- WHAT IS EXPECTED
How many lines hold the string "that"? Give only the number.

- RAW DATA
┌──
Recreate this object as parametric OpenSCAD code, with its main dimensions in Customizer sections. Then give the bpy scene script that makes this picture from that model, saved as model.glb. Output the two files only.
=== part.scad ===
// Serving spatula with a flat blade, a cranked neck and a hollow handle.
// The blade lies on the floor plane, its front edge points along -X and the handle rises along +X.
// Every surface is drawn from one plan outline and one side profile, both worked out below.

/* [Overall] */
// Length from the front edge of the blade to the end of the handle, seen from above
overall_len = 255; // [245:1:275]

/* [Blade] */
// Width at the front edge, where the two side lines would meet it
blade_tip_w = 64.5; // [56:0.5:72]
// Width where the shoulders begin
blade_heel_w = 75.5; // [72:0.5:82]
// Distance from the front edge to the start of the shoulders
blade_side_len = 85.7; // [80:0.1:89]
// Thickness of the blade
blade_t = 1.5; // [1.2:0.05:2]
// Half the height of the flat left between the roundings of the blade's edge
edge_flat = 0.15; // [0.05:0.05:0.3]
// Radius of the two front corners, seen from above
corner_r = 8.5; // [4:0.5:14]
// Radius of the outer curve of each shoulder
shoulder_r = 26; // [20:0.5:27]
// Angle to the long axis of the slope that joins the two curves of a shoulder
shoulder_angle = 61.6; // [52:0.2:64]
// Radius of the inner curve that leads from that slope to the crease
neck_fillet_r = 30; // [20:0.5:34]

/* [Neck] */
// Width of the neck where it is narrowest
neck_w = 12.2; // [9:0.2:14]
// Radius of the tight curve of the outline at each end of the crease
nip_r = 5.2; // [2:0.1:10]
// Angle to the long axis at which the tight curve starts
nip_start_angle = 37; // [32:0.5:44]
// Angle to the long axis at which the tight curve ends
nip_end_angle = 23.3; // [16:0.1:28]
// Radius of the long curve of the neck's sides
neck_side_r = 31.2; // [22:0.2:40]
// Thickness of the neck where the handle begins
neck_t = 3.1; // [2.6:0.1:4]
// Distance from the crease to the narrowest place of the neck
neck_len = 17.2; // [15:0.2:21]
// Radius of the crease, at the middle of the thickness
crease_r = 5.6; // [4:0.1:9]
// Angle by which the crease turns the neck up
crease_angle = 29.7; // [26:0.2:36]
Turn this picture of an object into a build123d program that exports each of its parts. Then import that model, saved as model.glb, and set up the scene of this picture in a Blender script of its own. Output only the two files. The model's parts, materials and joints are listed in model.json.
└──
- TASK RESPONSE
4